Gaston Planté a continué ses travaux jusqu’à sa dernière heure ; il les a résumés dans son livre impérissable, Recherches sur l’électricité, qui peut être considéré comme un des plus grands monuments élevés à la science électrique. L’inventeur des accumulateurs n’avait pas seulement cultivé les sciences électriques ; dans sa jeunesse il s’était adonné avec passion à l’étude de la géologie et de la paléontologie : on lui doit la découverte, dans le conglomérat de Meudon, des débris d’un remarquable oiseau éocène, auquel Constant Prévost a imposé le nom de Gastornis (oiseau de Gaston). Cette découverte, faite en 1855, produisit un véritable événement en paléontologie. Gaston Planté avait une érudition universelle, son appartement n’était pas seulement un sanctuaire de la science expérimentale, un atelier du praticien avec tout son outillage, c’était aussi une bibliothèque où étaient méthodiquement rangés, dans une série de pièces successives, des milliers de livres et de publications scientifiques. Le savant physicien était un causeur incomparable ; son esprit brillait par la gaieté, le trait, la finesse et la bienveillance. Gaston Planté était la modestie même ; il ne s’occupa jamais pour lui, ni de s’attirer des honneurs, ni de demander quoi que ce soit, mais quand il s’agissait de rendre service à ses amis, il partait en campagne, et devenait solliciteur. Il avait au plus haut point le sentiment de la justice, et se révoltait à l’idée d’une faveur ou d’une récompense qui échappait à celui qu’il en jugeait digne. Son cœur était aimant. et tendre, et ses amis avaient pour lui une affection sans bornes
Quelques années avant sa mort, Gaston Planté fut élevé au grade d’Officier de la Légion d’honneur : il méritait beaucoup plus, et sa place était à l’Académie des sciences. Mais le laborieux physicien ne recherchait pas les distinctions : il était heureux dans son cabinet de physique, ou dans sa villa de Bellevue et il se plaisait par-dessus tout dans la pratique du travail et dans l’intimité des siens ou de ses amis.

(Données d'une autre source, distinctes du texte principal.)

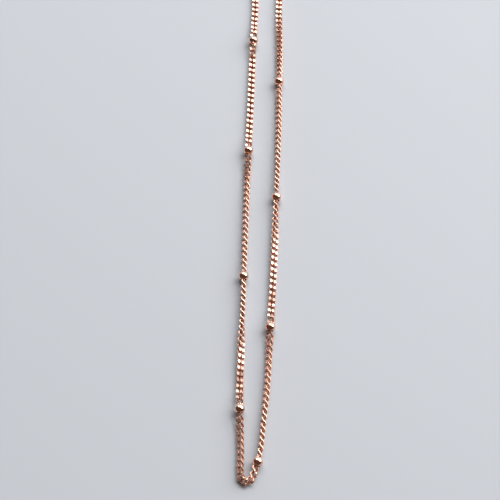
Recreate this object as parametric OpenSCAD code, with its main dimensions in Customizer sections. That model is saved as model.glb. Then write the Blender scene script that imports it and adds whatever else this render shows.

Gaston Planté aura vécu modestement sur cette terre ; il n’y fit pas de bruit, y tint une petite place ; mais contrairement à ceux qui y passent avec fracas et ne laissent après eux rien de durable, il y aura semé le germe d’une moisson féconde pour l’avenir.
Le nom de Gaston Planté est inscrit pour la postérité à côté de ceux des Volta, des Ampère, et des immortels fondateurs de la science électrique.